[start of Information provided]

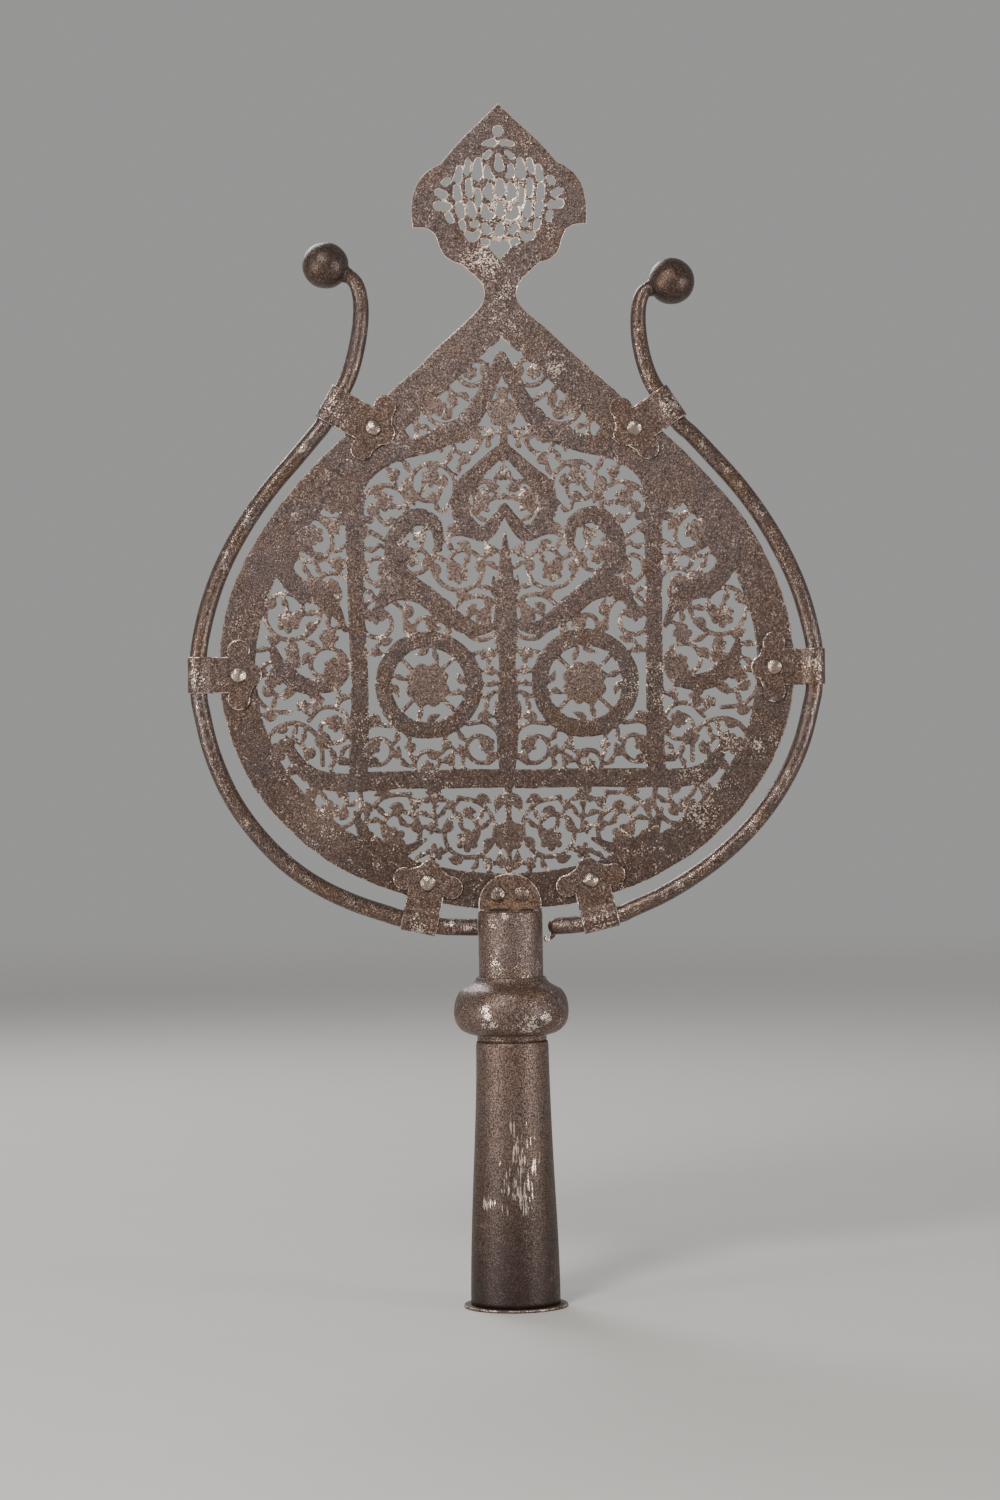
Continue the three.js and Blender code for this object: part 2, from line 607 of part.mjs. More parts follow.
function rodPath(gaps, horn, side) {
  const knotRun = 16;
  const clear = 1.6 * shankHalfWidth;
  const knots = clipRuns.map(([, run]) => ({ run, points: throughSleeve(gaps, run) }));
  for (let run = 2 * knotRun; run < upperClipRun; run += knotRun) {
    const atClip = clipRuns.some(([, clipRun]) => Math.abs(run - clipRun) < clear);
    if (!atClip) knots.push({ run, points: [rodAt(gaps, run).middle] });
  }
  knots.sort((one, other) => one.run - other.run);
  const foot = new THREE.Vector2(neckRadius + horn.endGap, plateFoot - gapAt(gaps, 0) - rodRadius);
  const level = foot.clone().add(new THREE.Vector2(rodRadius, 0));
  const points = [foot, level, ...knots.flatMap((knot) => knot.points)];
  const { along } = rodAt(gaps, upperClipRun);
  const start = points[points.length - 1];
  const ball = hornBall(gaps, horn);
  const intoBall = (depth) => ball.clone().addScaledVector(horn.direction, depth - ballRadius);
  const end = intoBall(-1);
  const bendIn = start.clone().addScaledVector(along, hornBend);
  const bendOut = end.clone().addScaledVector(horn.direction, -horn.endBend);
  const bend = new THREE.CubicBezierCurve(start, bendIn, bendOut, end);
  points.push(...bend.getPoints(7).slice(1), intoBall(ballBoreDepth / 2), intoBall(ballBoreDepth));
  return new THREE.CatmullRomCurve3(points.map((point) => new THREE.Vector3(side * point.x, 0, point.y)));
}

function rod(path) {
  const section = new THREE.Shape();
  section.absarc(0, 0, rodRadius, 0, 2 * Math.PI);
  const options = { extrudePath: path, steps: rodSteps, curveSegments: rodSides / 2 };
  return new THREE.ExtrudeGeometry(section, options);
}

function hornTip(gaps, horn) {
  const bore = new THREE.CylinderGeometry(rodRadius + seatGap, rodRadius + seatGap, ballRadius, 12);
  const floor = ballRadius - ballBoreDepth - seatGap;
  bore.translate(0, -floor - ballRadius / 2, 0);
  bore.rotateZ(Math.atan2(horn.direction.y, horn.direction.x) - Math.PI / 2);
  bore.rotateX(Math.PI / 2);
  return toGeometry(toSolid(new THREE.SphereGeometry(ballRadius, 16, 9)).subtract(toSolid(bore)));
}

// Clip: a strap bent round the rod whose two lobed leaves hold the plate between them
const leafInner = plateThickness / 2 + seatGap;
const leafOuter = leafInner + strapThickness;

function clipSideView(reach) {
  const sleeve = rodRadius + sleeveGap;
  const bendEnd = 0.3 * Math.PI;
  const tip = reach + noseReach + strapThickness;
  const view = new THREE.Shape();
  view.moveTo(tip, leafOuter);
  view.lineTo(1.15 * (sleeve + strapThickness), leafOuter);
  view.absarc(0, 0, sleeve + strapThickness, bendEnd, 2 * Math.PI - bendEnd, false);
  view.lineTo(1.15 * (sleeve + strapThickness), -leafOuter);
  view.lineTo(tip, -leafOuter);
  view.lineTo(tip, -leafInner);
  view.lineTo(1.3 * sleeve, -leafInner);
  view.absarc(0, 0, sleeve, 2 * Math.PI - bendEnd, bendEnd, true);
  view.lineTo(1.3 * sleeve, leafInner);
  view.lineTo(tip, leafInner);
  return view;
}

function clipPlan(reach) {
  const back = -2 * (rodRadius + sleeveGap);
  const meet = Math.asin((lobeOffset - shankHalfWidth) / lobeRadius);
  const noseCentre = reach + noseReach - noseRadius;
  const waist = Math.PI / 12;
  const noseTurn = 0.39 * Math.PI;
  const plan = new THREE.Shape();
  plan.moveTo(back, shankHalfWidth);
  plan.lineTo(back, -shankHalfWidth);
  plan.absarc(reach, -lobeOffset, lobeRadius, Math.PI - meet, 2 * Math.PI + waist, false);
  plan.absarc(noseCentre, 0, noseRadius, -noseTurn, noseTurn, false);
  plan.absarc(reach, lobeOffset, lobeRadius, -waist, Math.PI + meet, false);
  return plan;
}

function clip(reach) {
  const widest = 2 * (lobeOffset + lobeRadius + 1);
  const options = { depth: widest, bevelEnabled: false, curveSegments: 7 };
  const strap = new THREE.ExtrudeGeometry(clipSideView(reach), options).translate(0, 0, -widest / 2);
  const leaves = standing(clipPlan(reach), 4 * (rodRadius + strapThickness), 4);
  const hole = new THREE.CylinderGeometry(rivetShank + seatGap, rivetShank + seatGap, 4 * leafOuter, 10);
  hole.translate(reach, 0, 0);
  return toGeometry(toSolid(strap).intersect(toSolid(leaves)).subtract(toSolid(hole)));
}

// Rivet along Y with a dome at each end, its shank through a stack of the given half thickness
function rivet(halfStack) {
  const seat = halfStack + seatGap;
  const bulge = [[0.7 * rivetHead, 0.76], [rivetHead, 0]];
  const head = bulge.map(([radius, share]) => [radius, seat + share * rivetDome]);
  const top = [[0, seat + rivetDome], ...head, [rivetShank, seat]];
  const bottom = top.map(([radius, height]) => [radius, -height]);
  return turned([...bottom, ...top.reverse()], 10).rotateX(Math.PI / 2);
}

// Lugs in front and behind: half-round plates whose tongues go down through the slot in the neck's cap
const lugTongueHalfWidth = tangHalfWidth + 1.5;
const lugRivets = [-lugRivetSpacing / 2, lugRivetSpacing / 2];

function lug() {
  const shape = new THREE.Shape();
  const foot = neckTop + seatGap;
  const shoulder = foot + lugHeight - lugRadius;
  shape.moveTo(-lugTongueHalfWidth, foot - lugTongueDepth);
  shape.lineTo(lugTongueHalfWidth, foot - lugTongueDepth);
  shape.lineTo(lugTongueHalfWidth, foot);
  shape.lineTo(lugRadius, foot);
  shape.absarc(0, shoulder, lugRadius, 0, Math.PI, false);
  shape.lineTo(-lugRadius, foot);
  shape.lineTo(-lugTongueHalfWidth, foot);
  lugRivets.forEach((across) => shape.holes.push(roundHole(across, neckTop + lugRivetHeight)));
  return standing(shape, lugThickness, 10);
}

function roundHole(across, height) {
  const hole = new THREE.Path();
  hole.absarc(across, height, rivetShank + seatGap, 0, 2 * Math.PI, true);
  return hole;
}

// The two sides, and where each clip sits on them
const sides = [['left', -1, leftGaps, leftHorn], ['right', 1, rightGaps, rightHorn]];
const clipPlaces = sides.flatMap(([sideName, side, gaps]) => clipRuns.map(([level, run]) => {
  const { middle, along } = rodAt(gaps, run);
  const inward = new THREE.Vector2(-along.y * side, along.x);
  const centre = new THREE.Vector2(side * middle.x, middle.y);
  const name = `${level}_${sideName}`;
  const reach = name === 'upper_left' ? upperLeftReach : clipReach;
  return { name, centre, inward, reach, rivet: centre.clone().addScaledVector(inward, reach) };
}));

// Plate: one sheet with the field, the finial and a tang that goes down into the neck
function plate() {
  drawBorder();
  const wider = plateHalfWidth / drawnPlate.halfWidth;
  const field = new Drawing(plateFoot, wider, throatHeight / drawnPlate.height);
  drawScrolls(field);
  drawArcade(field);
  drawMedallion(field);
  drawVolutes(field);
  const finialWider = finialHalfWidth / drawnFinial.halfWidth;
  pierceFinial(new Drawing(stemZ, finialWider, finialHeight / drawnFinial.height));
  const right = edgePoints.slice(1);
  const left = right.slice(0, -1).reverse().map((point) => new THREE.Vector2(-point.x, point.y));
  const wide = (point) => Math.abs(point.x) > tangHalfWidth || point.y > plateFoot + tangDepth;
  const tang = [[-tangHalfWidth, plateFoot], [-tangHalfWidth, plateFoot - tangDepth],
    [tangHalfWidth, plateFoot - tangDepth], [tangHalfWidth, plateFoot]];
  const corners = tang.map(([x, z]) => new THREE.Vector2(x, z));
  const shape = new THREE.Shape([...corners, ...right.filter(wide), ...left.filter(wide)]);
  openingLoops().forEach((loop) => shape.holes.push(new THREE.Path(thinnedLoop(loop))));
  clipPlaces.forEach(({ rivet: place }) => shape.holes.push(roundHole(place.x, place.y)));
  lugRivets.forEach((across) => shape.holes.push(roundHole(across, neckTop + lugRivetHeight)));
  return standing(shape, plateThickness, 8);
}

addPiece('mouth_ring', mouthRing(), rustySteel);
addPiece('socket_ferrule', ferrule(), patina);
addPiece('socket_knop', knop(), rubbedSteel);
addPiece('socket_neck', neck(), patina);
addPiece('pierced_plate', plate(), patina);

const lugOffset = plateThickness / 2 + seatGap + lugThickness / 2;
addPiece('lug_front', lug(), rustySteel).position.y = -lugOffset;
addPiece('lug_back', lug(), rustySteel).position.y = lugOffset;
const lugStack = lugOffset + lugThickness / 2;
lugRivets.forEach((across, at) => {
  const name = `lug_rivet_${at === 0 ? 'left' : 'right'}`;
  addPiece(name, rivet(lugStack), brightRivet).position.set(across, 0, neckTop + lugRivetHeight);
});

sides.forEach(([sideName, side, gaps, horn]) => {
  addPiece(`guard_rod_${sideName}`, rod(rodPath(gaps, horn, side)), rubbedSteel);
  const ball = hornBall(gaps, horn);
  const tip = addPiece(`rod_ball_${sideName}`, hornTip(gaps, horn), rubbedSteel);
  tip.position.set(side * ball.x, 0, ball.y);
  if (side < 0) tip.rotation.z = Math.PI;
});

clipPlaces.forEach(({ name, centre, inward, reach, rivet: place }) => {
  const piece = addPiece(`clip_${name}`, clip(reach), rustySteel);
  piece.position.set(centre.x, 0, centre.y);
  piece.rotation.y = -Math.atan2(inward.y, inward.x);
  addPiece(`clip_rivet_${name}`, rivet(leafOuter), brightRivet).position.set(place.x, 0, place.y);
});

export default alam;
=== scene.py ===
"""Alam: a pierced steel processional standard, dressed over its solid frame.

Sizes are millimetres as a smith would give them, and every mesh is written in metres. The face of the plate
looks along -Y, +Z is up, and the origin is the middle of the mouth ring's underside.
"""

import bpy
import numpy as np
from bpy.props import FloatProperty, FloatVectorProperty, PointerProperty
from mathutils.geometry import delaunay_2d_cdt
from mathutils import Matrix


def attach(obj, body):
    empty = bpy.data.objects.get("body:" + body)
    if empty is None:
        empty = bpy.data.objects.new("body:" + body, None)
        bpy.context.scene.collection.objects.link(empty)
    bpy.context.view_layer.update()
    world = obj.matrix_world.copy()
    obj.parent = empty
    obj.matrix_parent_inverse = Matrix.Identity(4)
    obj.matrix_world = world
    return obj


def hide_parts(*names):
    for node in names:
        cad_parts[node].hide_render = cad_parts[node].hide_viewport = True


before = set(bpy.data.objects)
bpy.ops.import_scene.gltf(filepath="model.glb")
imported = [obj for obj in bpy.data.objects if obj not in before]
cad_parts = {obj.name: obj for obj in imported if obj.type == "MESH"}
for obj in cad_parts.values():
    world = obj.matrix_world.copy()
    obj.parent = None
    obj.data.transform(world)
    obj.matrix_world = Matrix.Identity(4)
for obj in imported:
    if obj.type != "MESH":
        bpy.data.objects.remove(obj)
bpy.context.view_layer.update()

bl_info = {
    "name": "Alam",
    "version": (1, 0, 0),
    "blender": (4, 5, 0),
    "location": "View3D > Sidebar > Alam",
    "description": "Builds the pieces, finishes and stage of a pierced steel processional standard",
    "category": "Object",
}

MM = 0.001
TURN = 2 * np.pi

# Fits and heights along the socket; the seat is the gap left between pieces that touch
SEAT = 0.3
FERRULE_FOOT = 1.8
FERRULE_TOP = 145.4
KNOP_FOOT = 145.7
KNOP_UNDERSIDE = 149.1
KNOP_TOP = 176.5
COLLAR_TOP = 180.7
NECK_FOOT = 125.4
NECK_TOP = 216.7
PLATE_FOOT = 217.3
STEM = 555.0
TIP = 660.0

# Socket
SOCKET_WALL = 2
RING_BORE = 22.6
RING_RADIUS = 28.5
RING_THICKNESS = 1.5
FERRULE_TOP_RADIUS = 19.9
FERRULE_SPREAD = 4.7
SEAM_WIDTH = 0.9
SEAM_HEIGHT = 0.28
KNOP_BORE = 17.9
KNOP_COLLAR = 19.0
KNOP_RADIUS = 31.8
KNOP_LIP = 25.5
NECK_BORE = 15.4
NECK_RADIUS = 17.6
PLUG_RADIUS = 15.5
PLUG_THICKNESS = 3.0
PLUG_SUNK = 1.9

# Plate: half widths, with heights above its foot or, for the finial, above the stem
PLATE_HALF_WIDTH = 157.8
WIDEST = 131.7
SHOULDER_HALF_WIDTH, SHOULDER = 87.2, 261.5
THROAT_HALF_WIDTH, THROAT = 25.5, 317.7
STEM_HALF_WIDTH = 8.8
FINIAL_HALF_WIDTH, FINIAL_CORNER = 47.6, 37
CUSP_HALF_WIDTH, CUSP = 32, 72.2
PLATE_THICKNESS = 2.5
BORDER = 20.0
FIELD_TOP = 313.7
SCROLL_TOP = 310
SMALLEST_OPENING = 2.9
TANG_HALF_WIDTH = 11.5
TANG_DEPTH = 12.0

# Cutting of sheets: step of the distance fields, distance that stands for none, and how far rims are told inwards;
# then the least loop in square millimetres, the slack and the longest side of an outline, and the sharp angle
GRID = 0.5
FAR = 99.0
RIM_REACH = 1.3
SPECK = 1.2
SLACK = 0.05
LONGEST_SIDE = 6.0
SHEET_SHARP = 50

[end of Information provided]

### Exercise task:
Provide an exact reproduction of only those lines that start at the line containing "reach, rivet: place" and end at the line containing "if empty is", inclusive.

### Full output:
clipPlaces.forEach(({ name, centre, inward, reach, rivet: place }) => {
  const piece = addPiece(`clip_${name}`, clip(reach), rustySteel);
  piece.position.set(centre.x, 0, centre.y);
  piece.rotation.y = -Math.atan2(inward.y, inward.x);
  addPiece(`clip_rivet_${name}`, rivet(leafOuter), brightRivet).position.set(place.x, 0, place.y);
});

export default alam;
=== scene.py ===
"""Alam: a pierced steel processional standard, dressed over its solid frame.

Sizes are millimetres as a smith would give them, and every mesh is written in metres. The face of the plate
looks along -Y, +Z is up, and the origin is the middle of the mouth ring's underside.
"""

import bpy
import numpy as np
from bpy.props import FloatProperty, FloatVectorProperty, PointerProperty
from mathutils.geometry import delaunay_2d_cdt
from mathutils import Matrix


def attach(obj, body):
    empty = bpy.data.objects.get("body:" + body)
    if empty is None:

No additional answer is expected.